:: DATA SEGMENT

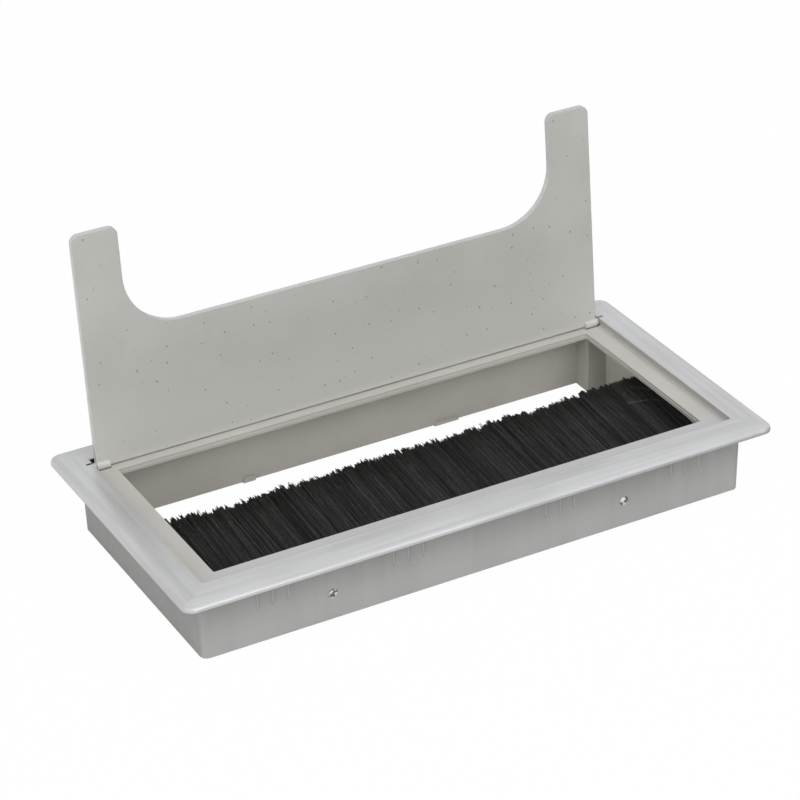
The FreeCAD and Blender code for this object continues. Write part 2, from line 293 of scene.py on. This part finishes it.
# %% Sizes of the hinge
hinge = frame["joints"][0]
HINGE_Y, HINGE_Z = hinge["pos_m"][1:]
LEANS_BACK = math.radians(hinge["range_deg"][1] - 90)
PIN_SLOT = (-72.9 * MM, HINGE_Y)
PIN_SLOT_HALF = (0.85 * MM, 0.45 * MM)
HEEL_CORNER = (-72.2 * MM, 31.8 * MM)
HEEL_CORNER_HALF = (1.7 * MM, 0.6 * MM)
POCKET_DEPTH = 0.25 * MM
print("open, the lid leans back by", round(math.degrees(LEANS_BACK), 1), "degrees")


# %% Distances and rectangles
def outside_of(x, y, half_length, half_width):
    """How far a point lies outside a rectangle round the grommet's middle."""
    return (x.size() - half_length).larger(y.size() - half_width)


def within(x, y, middle, half_size):
    """1 inside a small rectangle, and 0 elsewhere."""
    return ((x - middle[0]).size() < half_size[0]) * ((y - middle[1]).size() < half_size[1])


# %% Find the zones
frame_paint = Finish("frame_paint")
where = frame_paint.place()
x, y, z = frame_paint.axes(where)
past_recess = outside_of(x, y, RECESS_HALF_LENGTH, RECESS_HALF_WIDTH)
past_cavity = outside_of(x, y, CAVITY_HALF_LENGTH, CAVITY_HALF_WIDTH)
above = z.rise(FLANGE_FOOT - 0.1 * MM, FLANGE_FOOT + 0.1 * MM)
border = past_recess.rise(0.0, 0.4 * MM) * above
skirt = past_cavity.rise(0.5 * MM, 0.9 * MM) * (1 - above)
cavity_shade = (1 - z.rise(LEDGE_FOOT - 0.2 * MM, LEDGE_FOOT + 0.1 * MM)) * (1 - skirt)
recess_foot_shade = past_recess.rise(-FOOT_SHADE_WIDTH, -0.2 * MM) * (1 - border) * above
pin_slot = within(x, y, PIN_SLOT, PIN_SLOT_HALF)
heel_corner = within(x, y, HEEL_CORNER, HEEL_CORNER_HALF)
below_top = 1 - z.rise(frame_high.z - POCKET_DEPTH, frame_high.z - 0.1 * MM)
pocket_shadow = pin_slot.larger(heel_corner) * below_top
front_ledge = 1 - y.rise(FRONT_LEDGE_Y - FRONT_LEDGE_FADE, FRONT_LEDGE_Y)
rib_highlight = (y.size() - SKIRT_HALF_WIDTH).rise(0.3 * RIB_HEIGHT, 0.8 * RIB_HEIGHT) * (1 - above)
print("the zones took", len(frame_paint.tree.nodes), "nodes")

# %% [markdown]
# No paint is one even grey. Slow clouds and fine flecks vary it everywhere, and a skin as of an
# orange's peel covers what wasn't ground. Smooth paint has faint streaks, which are noise stretched
# far along one direction. The frame's border and the lid's outer face share that recipe.

# %% Noise and streaks
FRAME_CLOUDS, LID_CLOUDS = 18 * MM, 14 * MM
FLECKS = 0.35 * MM
PEEL = 0.6 * MM
RELIEF = 0.01 * MM
STREAKS = 1.4 * MM
STREAK_STRETCH = 0.03
DIE_LINES = 3 * MM
DIE_LINE_STRETCH = 0.05
SKIN_ROUGHNESS = 0.55


def streaks_along_x(paint, x, y, z):
    return paint.noise(paint.point(x * STREAK_STRETCH, y, z), STREAKS)


def streaks_along_sides(paint, x, y, z):
    """Streaks that run along the border's four sides and meet on the mitres."""
    on_ends = (x.size() - frame_high.x) > (y.size() - frame_high.y)
    along_x = streaks_along_x(paint, x, y, z)
    along_y = paint.noise(paint.point(x, y * STREAK_STRETCH, z), STREAKS)
    return along_x + on_ends * (along_y - along_x)


def smooth_share(clouds, streaks):
    """How far smooth paint goes from its lighter grey to its darker one."""
    return (clouds * 0.35 + streaks * 0.65).rise(0.3, 0.7)


def paint_roughness(smooth, streaks):
    """That of the casting's skin, and less where the paint is smooth."""
    return SKIN_ROUGHNESS - smooth * (0.27 - 0.06 * streaks)


# %% [markdown]
# Every zone is a pair of greys, and a share that says how far the paint goes from the lighter one
# to the darker one. A darker grey along the foot of the recess is painted shade, the slot and the
# heel's corner at the left hinge are painted near black as painted shadow, and the crush ribs are
# painted a little paler as a painted highlight.

# %% Lay the paint zone by zone
BORDER_GREY = (grey(0.595, -0.02), grey(0.505, -0.01))
LEDGE_GREY = (grey(0.535, 0.09), grey(0.505, 0.10))
FRONT_LEDGE_GREY = (grey(0.525), grey(0.50))
SHADED_CAVITY_GREY = (grey(0.475, 0.13), grey(0.435, 0.14))
SHADED_SKIRT_TOP_GREY = (grey(0.29, 0.04), grey(0.263, 0.05))
LIT_SKIRT_FOOT_GREY = (grey(0.405, 0.02), grey(0.376, 0.03))
FOOT_SHADE_GREY = grey(0.36, 0.09)
POCKET_SHADOW_GREY = grey(0.02)
RIB_HIGHLIGHT_GREY = grey(0.50, 0.03)

clouds = frame_paint.noise(where, FRAME_CLOUDS)
flecks = frame_paint.noise(where, FLECKS)
streaks = streaks_along_sides(frame_paint, x, y, z)
die_lines = frame_paint.noise(frame_paint.point(x, y, z * DIE_LINE_STRETCH), DIE_LINES)
even = (clouds * 0.7 + flecks * 0.3).rise(0.35, 0.65)
border_share = smooth_share(clouds, streaks)
skirt_share = (clouds * 0.45 + die_lines * 0.4 + flecks * 0.15).rise(0.35, 0.65)
colour = frame_paint.blend(even, *LEDGE_GREY)
colour = frame_paint.blend(front_ledge, colour, frame_paint.blend(even, *FRONT_LEDGE_GREY))
# The ledge is darker along the foot of the recess: painted shade.
colour = frame_paint.blend(recess_foot_shade * 0.6, colour, FOOT_SHADE_GREY)
# Below the ledge the walls take a warmer grey that is also darker: painted shade under the ledge.
colour = frame_paint.blend(cavity_shade, colour, frame_paint.blend(even, *SHADED_CAVITY_GREY))
# The skirt's grey goes from lighter at the foot to darker at the top: painted light and painted shade.
shaded_skirt_top = frame_paint.blend(skirt_share, *SHADED_SKIRT_TOP_GREY)
lit_skirt_foot = frame_paint.blend(skirt_share, *LIT_SKIRT_FOOT_GREY)
shaded_skirt_paint = frame_paint.blend(z.rise(0.0, FLANGE_FOOT), lit_skirt_foot, shaded_skirt_top)
colour = frame_paint.blend(skirt, colour, shaded_skirt_paint)
# The crush ribs are painted paler: a painted highlight.
colour = frame_paint.blend(rib_highlight * 0.4, colour, RIB_HIGHLIGHT_GREY)
colour = frame_paint.blend(border, colour, frame_paint.blend(border_share, *BORDER_GREY))
# The slot and the heel's corner at the left hinge are painted near black: painted shadow.
colour = frame_paint.blend(pocket_shadow, colour, POCKET_SHADOW_GREY)
peel = frame_paint.noise(where, PEEL)
frame_paint.surface(
    Base_Color=colour,
    Metallic=0.1 + border * 0.45 - skirt * 0.1,
    Roughness=paint_roughness(border, streaks),
    Normal=frame_paint.bump(peel * (1 - border) + skirt * (die_lines + flecks), RELIEF),
)
dress(frame_paint, "frame")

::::

**THE TASK**.
Quote the listing word for word from its first line through the line in which "return ((x - middle[0]).size()" appears.

**FINISHED ANSWER**.
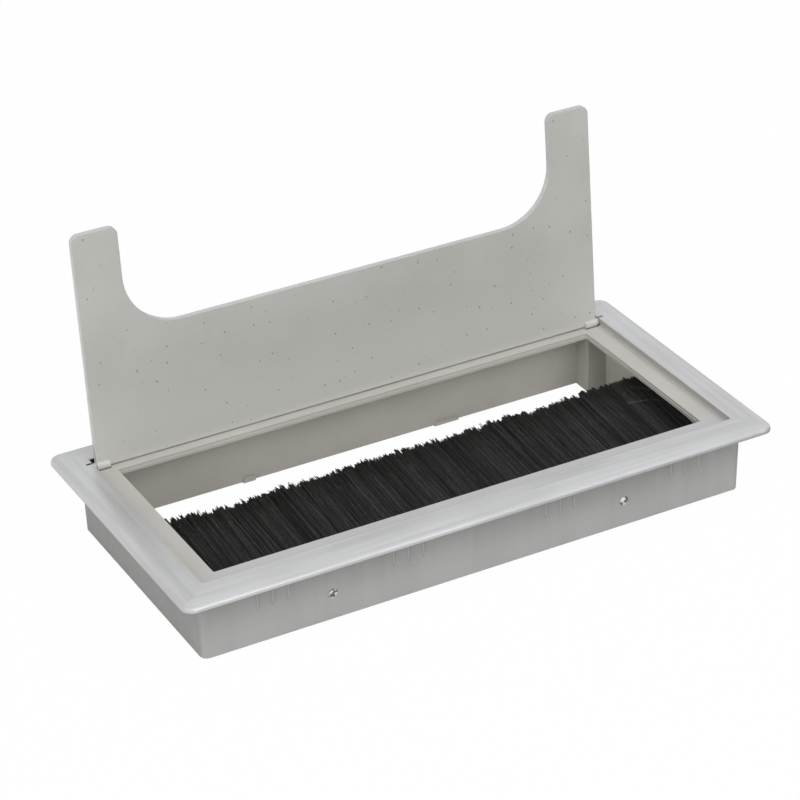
The FreeCAD and Blender code for this object continues. Write part 2, from line 293 of scene.py on. This part finishes it.
# %% Sizes of the hinge
hinge = frame["joints"][0]
HINGE_Y, HINGE_Z = hinge["pos_m"][1:]
LEANS_BACK = math.radians(hinge["range_deg"][1] - 90)
PIN_SLOT = (-72.9 * MM, HINGE_Y)
PIN_SLOT_HALF = (0.85 * MM, 0.45 * MM)
HEEL_CORNER = (-72.2 * MM, 31.8 * MM)
HEEL_CORNER_HALF = (1.7 * MM, 0.6 * MM)
POCKET_DEPTH = 0.25 * MM
print("open, the lid leans back by", round(math.degrees(LEANS_BACK), 1), "degrees")


# %% Distances and rectangles
def outside_of(x, y, half_length, half_width):
    """How far a point lies outside a rectangle round the grommet's middle."""
    return (x.size() - half_length).larger(y.size() - half_width)


def within(x, y, middle, half_size):
    """1 inside a small rectangle, and 0 elsewhere."""
    return ((x - middle[0]).size() < half_size[0]) * ((y - middle[1]).size() < half_size[1])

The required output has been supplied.